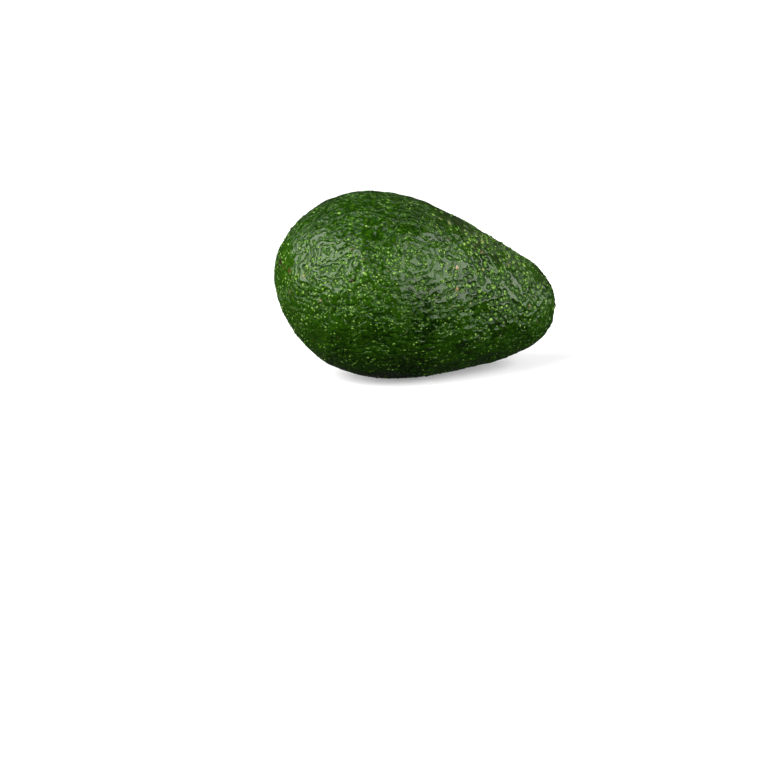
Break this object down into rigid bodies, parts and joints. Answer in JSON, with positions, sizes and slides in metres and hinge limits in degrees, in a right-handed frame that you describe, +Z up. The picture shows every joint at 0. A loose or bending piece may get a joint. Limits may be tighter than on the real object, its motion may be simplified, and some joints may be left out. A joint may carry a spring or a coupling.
{
  "type": "avocado",
  "caption": "Whole pear-shaped avocado lying on its side: pebbled dark green skin, and a round corky stem button set in a shallow hollow at the narrow end.",
  "frame": {"origin": "middle of the small flat spot that the fruit rests on", "axes": "+Z up; +X level, towards the stem end, which lies lower than the blunt end; the fruit's long axis is in the XZ plane"},
  "size_m": [0.1068, 0.0699, 0.069],
  "materials": {
    "skin": "glossy, pebbled",
    "stem": "matte, corky"
  },
  "bodies": {
    "root": {"fruit": "skin", "stem_button": "stem"}
  },
  "joints": []
}
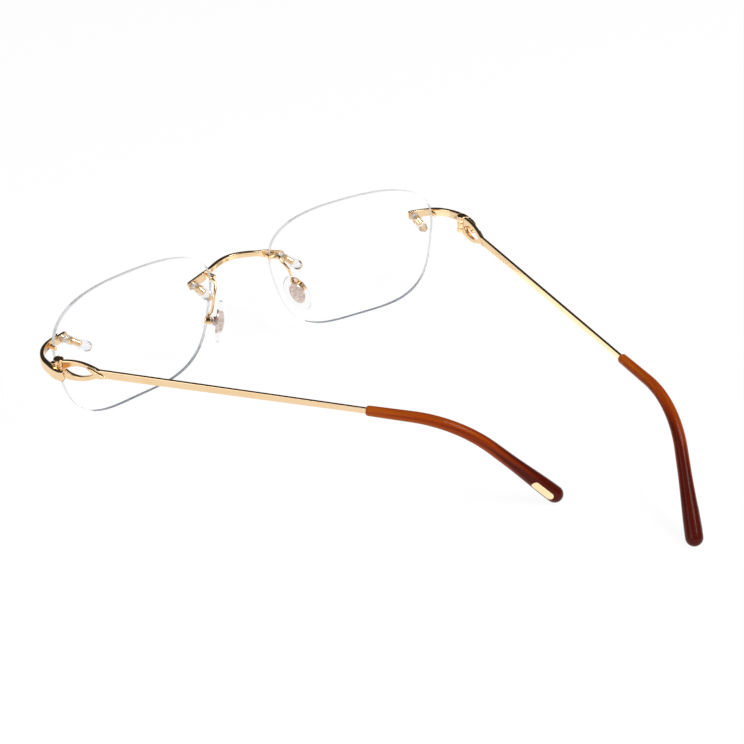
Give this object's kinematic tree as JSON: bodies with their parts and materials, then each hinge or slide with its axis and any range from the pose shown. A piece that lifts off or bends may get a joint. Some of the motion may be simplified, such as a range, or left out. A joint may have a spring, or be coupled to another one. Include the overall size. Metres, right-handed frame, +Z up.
{
  "type": "rimless eyeglasses",
  "caption": "Rimless spectacles with two drilled curved lenses, arched bridge, screw-on endpieces, hinged wire temples and rocking nose pads.",
  "frame": {"origin": "under the middle of the glasses, in the plane of the table they stand on", "axes": "+X the wearer's left, +Y from the lenses back along the temples, +Z up"},
  "size_m": [0.1378, 0.152, 0.0367],
  "materials": {
    "gold_metal": "polished pale gold plating",
    "clear_lens": "polished, clear",
    "clear_nylon": "clear, glossy",
    "clear_silicone": "clear, satin",
    "pad_core_metal": "pinkish gold, satin",
    "brown_acetate": "translucent brown, polished"
  },
  "bodies": {
    "front": {"bridge": "gold_metal", "left_endpiece": "gold_metal", "left_hinge_screw": "gold_metal", "left_inner_back_washer": "clear_nylon", "left_inner_front_washer": "clear_nylon", "left_inner_lens_nut": "gold_metal", "left_inner_lens_screw": "gold_metal", "left_inner_screw_cap": "clear_nylon", "left_lens": "clear_lens", "left_outer_back_washer": "clear_nylon", "left_outer_front_washer": "clear_nylon", "left_outer_lens_nut": "gold_metal", "left_outer_lens_screw": "gold_metal", "left_outer_screw_cap": "clear_nylon", "left_pad_arm": "gold_metal", "left_pad_screw": "gold_metal", "right_endpiece": "gold_metal", "right_hinge_screw": "gold_metal", "right_inner_back_washer": "clear_nylon", "right_inner_front_washer": "clear_nylon", "right_inner_lens_nut": "gold_metal", "right_inner_lens_screw": "gold_metal", "right_inner_screw_cap": "clear_nylon", "right_lens": "clear_lens", "right_outer_back_washer": "clear_nylon", "right_outer_front_washer": "clear_nylon", "right_outer_lens_nut": "gold_metal", "right_outer_lens_screw": "gold_metal", "right_outer_screw_cap": "clear_nylon", "right_pad_arm": "gold_metal", "right_pad_screw": "gold_metal"},
    "left_temple": {"left_temple": "gold_metal", "left_temple_tip": "brown_acetate", "left_tip_inlay": "gold_metal"},
    "right_temple": {"right_temple": "gold_metal", "right_temple_tip": "brown_acetate", "right_tip_inlay": "gold_metal"},
    "left_pad": {"left_nose_pad": "clear_silicone", "left_pad_core": "pad_core_metal"},
    "right_pad": {"right_nose_pad": "clear_silicone", "right_pad_core": "pad_core_metal"}
  },
  "joints": [
    {"name": "left_hinge", "type": "hinge", "parent": "front", "child": "left_temple", "pos_m": [0.0659, -0.05357, 0.02597], "axis": [0, 0, 1], "range_deg": [-33.1, 47.5]},
    {"name": "right_hinge", "type": "hinge", "parent": "front", "child": "right_temple", "pos_m": [-0.0659, -0.05357, 0.02597], "axis": [0, 0, -1], "range_deg": [0, 28]},
    {"name": "left_pad_rock", "type": "hinge", "parent": "front", "child": "left_pad", "pos_m": [0.0153, -0.06227, 0.01787], "axis": [-0.5157, -0.7791, -0.3564], "range_deg": [-8, 8]},
    {"name": "right_pad_rock", "type": "hinge", "parent": "front", "child": "right_pad", "pos_m": [-0.0153, -0.06227, 0.01787], "axis": [-0.5157, 0.7791, 0.3564], "range_deg": [-8, 8]}
  ]
}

· · · ·

EXERCISE INSTRUCTIONS: Reproduce each entry word for word.

CORRECT RESULT:
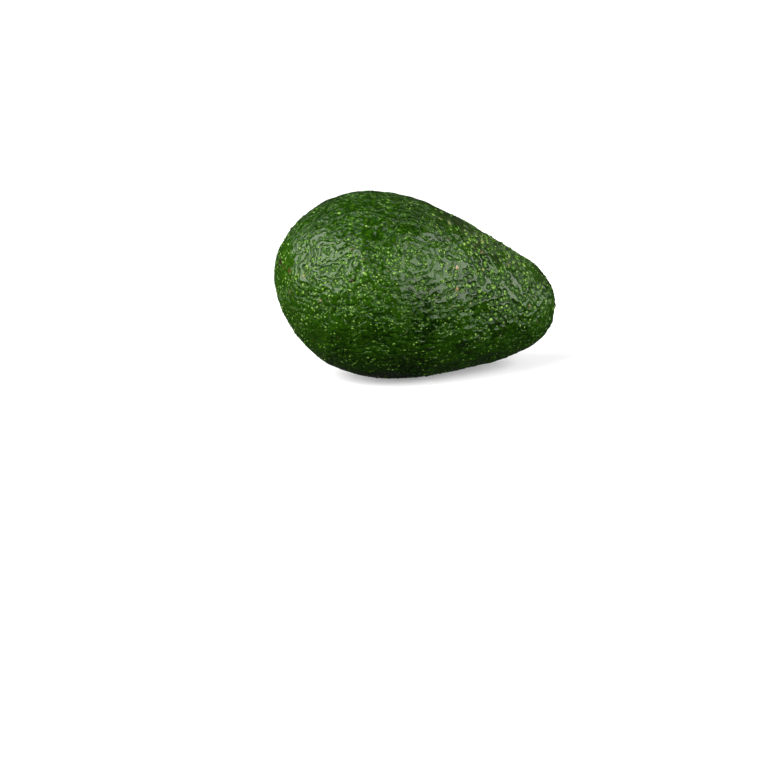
Break this object down into rigid bodies, parts and joints. Answer in JSON, with positions, sizes and slides in metres and hinge limits in degrees, in a right-handed frame that you describe, +Z up. The picture shows every joint at 0. A loose or bending piece may get a joint. Limits may be tighter than on the real object, its motion may be simplified, and some joints may be left out. A joint may carry a spring or a coupling.
{
  "type": "avocado",
  "caption": "Whole pear-shaped avocado lying on its side: pebbled dark green skin, and a round corky stem button set in a shallow hollow at the narrow end.",
  "frame": {"origin": "middle of the small flat spot that the fruit rests on", "axes": "+Z up; +X level, towards the stem end, which lies lower than the blunt end; the fruit's long axis is in the XZ plane"},
  "size_m": [0.1068, 0.0699, 0.069],
  "materials": {
    "skin": "glossy, pebbled",
    "stem": "matte, corky"
  },
  "bodies": {
    "root": {"fruit": "skin", "stem_button": "stem"}
  },
  "joints": []
}
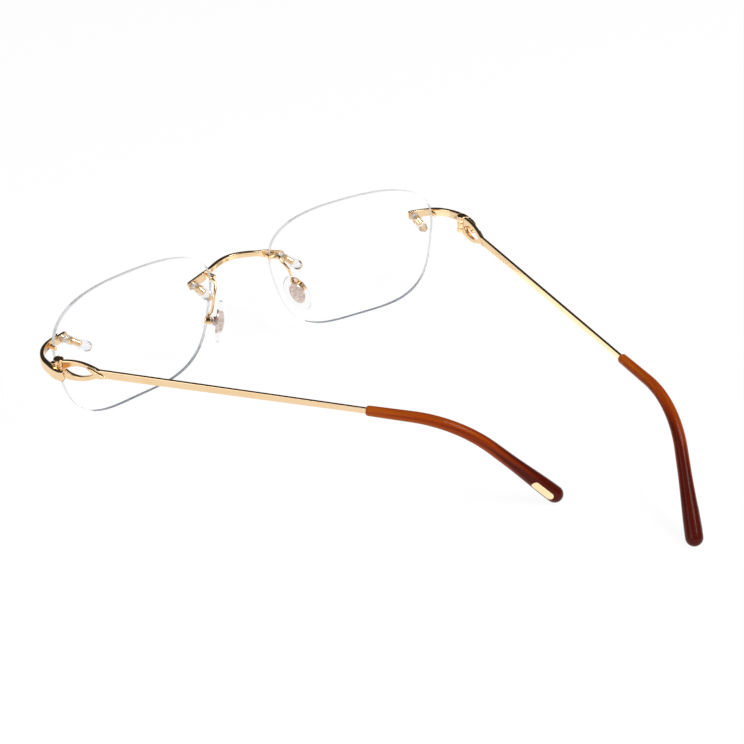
Give this object's kinematic tree as JSON: bodies with their parts and materials, then each hinge or slide with its axis and any range from the pose shown. A piece that lifts off or bends may get a joint. Some of the motion may be simplified, such as a range, or left out. A joint may have a spring, or be coupled to another one. Include the overall size. Metres, right-handed frame, +Z up.
{
  "type": "rimless eyeglasses",
  "caption": "Rimless spectacles with two drilled curved lenses, arched bridge, screw-on endpieces, hinged wire temples and rocking nose pads.",
  "frame": {"origin": "under the middle of the glasses, in the plane of the table they stand on", "axes": "+X the wearer's left, +Y from the lenses back along the temples, +Z up"},
  "size_m": [0.1378, 0.152, 0.0367],
  "materials": {
    "gold_metal": "polished pale gold plating",
    "clear_lens": "polished, clear",
    "clear_nylon": "clear, glossy",
    "clear_silicone": "clear, satin",
    "pad_core_metal": "pinkish gold, satin",
    "brown_acetate": "translucent brown, polished"
  },
  "bodies": {
    "front": {"bridge": "gold_metal", "left_endpiece": "gold_metal", "left_hinge_screw": "gold_metal", "left_inner_back_washer": "clear_nylon", "left_inner_front_washer": "clear_nylon", "left_inner_lens_nut": "gold_metal", "left_inner_lens_screw": "gold_metal", "left_inner_screw_cap": "clear_nylon", "left_lens": "clear_lens", "left_outer_back_washer": "clear_nylon", "left_outer_front_washer": "clear_nylon", "left_outer_lens_nut": "gold_metal", "left_outer_lens_screw": "gold_metal", "left_outer_screw_cap": "clear_nylon", "left_pad_arm": "gold_metal", "left_pad_screw": "gold_metal", "right_endpiece": "gold_metal", "right_hinge_screw": "gold_metal", "right_inner_back_washer": "clear_nylon", "right_inner_front_washer": "clear_nylon", "right_inner_lens_nut": "gold_metal", "right_inner_lens_screw": "gold_metal", "right_inner_screw_cap": "clear_nylon", "right_lens": "clear_lens", "right_outer_back_washer": "clear_nylon", "right_outer_front_washer": "clear_nylon", "right_outer_lens_nut": "gold_metal", "right_outer_lens_screw": "gold_metal", "right_outer_screw_cap": "clear_nylon", "right_pad_arm": "gold_metal", "right_pad_screw": "gold_metal"},
    "left_temple": {"left_temple": "gold_metal", "left_temple_tip": "brown_acetate", "left_tip_inlay": "gold_metal"},
    "right_temple": {"right_temple": "gold_metal", "right_temple_tip": "brown_acetate", "right_tip_inlay": "gold_metal"},
    "left_pad": {"left_nose_pad": "clear_silicone", "left_pad_core": "pad_core_metal"},
    "right_pad": {"right_nose_pad": "clear_silicone", "right_pad_core": "pad_core_metal"}
  },
  "joints": [
    {"name": "left_hinge", "type": "hinge", "parent": "front", "child": "left_temple", "pos_m": [0.0659, -0.05357, 0.02597], "axis": [0, 0, 1], "range_deg": [-33.1, 47.5]},
    {"name": "right_hinge", "type": "hinge", "parent": "front", "child": "right_temple", "pos_m": [-0.0659, -0.05357, 0.02597], "axis": [0, 0, -1], "range_deg": [0, 28]},
    {"name": "left_pad_rock", "type": "hinge", "parent": "front", "child": "left_pad", "pos_m": [0.0153, -0.06227, 0.01787], "axis": [-0.5157, -0.7791, -0.3564], "range_deg": [-8, 8]},
    {"name": "right_pad_rock", "type": "hinge", "parent": "front", "child": "right_pad", "pos_m": [-0.0153, -0.06227, 0.01787], "axis": [-0.5157, 0.7791, 0.3564], "range_deg": [-8, 8]}
  ]
}